* Exercise task
Set down the listing below verbatim, but only from its first line through the line containing "vert.co.z = max(vert.co.z, WIRE_DIAMETER".

====

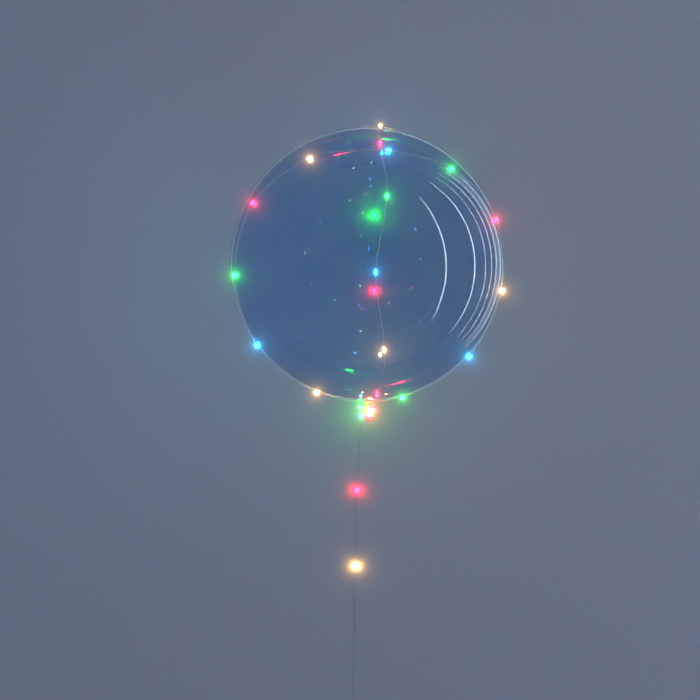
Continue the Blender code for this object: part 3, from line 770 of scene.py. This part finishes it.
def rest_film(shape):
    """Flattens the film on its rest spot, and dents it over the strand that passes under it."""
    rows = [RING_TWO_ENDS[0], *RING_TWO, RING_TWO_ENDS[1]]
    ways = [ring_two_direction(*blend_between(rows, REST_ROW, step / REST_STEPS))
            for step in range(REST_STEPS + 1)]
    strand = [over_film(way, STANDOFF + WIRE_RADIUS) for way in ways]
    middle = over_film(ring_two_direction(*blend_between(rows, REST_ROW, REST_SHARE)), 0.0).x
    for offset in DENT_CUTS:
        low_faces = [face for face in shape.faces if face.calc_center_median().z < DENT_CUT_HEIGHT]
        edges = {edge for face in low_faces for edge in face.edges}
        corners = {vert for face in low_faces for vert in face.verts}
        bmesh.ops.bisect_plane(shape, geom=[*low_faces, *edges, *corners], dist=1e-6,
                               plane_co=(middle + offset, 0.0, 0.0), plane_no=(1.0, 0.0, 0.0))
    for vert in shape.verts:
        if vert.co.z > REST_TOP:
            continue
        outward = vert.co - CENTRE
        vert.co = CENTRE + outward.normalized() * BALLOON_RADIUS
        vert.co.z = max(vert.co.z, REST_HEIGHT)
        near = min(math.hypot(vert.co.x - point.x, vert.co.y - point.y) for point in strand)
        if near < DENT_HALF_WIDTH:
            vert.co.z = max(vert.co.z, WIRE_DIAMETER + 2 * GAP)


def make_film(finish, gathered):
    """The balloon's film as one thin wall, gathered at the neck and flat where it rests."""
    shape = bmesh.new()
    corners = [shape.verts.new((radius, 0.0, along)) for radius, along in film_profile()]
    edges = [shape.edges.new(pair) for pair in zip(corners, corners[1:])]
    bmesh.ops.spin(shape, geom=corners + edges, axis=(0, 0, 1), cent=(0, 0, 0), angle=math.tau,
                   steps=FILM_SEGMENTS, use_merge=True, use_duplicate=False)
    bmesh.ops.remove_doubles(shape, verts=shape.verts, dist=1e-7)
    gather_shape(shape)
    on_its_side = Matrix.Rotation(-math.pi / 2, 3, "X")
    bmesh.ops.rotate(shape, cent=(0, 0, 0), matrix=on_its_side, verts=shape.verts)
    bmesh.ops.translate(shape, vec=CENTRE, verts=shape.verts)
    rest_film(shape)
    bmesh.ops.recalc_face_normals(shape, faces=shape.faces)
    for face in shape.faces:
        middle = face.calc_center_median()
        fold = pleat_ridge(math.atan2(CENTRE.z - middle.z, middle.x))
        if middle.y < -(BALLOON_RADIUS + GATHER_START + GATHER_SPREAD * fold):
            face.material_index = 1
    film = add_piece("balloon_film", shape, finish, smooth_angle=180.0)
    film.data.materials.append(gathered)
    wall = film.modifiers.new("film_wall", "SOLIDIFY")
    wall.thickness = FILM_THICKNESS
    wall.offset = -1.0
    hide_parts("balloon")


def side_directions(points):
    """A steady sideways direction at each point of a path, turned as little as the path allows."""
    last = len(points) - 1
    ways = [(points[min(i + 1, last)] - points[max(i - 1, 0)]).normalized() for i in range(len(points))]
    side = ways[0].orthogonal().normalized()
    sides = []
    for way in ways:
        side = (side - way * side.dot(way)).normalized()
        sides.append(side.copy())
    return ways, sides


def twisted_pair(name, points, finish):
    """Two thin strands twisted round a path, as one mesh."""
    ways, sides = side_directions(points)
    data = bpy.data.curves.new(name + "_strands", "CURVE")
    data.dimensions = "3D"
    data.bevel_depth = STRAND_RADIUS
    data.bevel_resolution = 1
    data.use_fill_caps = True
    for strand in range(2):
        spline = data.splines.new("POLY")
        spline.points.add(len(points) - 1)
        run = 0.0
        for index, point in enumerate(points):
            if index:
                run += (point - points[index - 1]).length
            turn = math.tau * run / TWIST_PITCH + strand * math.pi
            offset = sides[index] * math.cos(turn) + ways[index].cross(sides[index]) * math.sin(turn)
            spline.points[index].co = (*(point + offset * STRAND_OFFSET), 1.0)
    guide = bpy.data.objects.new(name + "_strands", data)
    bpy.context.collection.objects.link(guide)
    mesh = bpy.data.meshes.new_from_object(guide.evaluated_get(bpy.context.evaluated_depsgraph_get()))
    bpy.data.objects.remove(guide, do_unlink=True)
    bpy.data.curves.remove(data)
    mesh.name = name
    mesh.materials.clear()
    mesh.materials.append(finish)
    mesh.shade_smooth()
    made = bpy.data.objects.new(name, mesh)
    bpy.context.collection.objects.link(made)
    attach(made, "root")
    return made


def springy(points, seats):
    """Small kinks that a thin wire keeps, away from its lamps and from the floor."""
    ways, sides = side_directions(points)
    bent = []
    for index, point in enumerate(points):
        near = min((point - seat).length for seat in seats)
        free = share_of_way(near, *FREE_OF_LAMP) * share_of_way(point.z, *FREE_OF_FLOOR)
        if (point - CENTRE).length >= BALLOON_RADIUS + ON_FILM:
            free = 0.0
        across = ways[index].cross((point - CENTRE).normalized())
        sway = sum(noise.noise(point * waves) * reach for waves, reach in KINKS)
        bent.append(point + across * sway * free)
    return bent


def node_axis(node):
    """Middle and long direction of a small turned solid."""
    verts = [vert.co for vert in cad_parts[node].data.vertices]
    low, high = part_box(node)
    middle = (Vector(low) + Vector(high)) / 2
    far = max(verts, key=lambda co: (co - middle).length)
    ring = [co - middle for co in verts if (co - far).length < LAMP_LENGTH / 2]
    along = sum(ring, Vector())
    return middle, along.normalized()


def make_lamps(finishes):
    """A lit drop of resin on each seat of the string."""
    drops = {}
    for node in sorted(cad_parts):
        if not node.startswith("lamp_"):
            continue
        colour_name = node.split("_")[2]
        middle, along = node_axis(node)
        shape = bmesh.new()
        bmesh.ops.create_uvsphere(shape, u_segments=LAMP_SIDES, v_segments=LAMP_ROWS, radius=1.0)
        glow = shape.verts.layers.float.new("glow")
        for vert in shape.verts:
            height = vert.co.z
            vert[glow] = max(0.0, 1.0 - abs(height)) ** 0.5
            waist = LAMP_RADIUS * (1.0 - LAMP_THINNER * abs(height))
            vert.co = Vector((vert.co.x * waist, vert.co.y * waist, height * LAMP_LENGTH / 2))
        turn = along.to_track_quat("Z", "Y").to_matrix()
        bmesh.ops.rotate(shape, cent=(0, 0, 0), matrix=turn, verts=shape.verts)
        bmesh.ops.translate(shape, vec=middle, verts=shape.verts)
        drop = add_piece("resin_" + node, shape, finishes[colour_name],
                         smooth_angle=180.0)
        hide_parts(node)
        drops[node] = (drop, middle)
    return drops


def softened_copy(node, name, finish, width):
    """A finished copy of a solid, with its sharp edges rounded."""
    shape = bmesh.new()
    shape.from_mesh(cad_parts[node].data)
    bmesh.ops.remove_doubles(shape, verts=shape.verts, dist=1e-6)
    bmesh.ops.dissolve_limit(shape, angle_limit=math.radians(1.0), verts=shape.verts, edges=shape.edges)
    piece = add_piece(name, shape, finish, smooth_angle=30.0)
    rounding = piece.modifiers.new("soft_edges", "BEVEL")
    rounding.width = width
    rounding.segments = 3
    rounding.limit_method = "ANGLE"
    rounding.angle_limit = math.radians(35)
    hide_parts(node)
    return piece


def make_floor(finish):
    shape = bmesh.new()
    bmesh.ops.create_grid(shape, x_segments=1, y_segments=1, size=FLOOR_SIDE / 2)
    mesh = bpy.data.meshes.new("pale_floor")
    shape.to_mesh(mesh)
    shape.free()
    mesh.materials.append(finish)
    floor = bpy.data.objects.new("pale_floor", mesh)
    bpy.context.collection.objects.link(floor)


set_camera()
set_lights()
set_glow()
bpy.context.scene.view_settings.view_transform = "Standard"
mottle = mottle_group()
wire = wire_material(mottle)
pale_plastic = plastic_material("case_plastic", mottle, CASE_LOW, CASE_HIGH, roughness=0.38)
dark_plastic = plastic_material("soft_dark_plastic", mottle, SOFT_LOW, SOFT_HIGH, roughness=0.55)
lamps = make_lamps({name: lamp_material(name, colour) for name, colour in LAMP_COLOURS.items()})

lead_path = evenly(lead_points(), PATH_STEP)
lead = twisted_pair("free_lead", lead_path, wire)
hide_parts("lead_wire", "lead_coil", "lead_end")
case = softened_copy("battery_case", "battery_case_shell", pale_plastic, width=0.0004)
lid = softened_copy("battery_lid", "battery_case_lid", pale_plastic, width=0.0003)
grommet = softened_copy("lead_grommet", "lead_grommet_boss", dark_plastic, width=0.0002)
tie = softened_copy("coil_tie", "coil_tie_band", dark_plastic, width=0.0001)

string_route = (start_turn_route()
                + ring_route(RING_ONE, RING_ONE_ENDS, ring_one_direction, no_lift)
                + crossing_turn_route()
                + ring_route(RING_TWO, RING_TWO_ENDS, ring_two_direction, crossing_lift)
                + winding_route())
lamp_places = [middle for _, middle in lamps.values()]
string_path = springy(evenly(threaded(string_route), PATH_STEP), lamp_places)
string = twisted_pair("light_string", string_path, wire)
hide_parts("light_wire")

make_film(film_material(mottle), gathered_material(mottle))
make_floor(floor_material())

====

* Solution
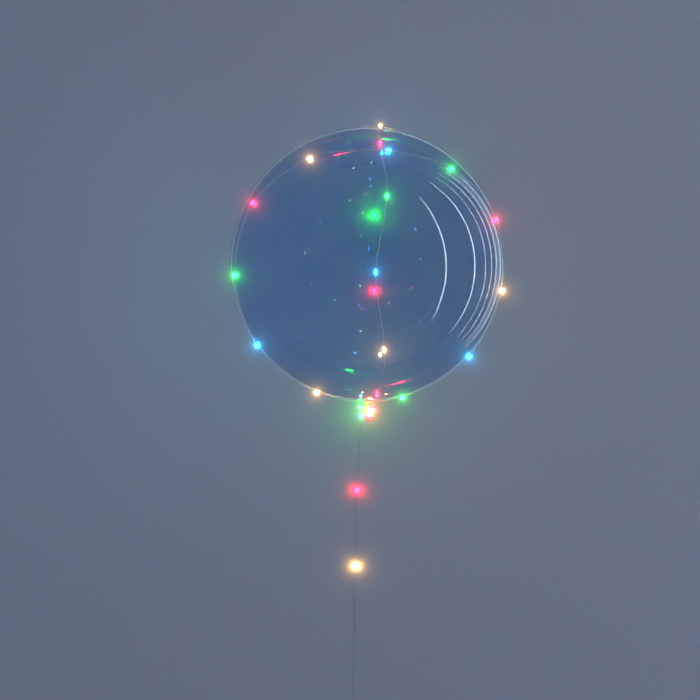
Continue the Blender code for this object: part 3, from line 770 of scene.py. This part finishes it.
def rest_film(shape):
    """Flattens the film on its rest spot, and dents it over the strand that passes under it."""
    rows = [RING_TWO_ENDS[0], *RING_TWO, RING_TWO_ENDS[1]]
    ways = [ring_two_direction(*blend_between(rows, REST_ROW, step / REST_STEPS))
            for step in range(REST_STEPS + 1)]
    strand = [over_film(way, STANDOFF + WIRE_RADIUS) for way in ways]
    middle = over_film(ring_two_direction(*blend_between(rows, REST_ROW, REST_SHARE)), 0.0).x
    for offset in DENT_CUTS:
        low_faces = [face for face in shape.faces if face.calc_center_median().z < DENT_CUT_HEIGHT]
        edges = {edge for face in low_faces for edge in face.edges}
        corners = {vert for face in low_faces for vert in face.verts}
        bmesh.ops.bisect_plane(shape, geom=[*low_faces, *edges, *corners], dist=1e-6,
                               plane_co=(middle + offset, 0.0, 0.0), plane_no=(1.0, 0.0, 0.0))
    for vert in shape.verts:
        if vert.co.z > REST_TOP:
            continue
        outward = vert.co - CENTRE
        vert.co = CENTRE + outward.normalized() * BALLOON_RADIUS
        vert.co.z = max(vert.co.z, REST_HEIGHT)
        near = min(math.hypot(vert.co.x - point.x, vert.co.y - point.y) for point in strand)
        if near < DENT_HALF_WIDTH:
            vert.co.z = max(vert.co.z, WIRE_DIAMETER + 2 * GAP)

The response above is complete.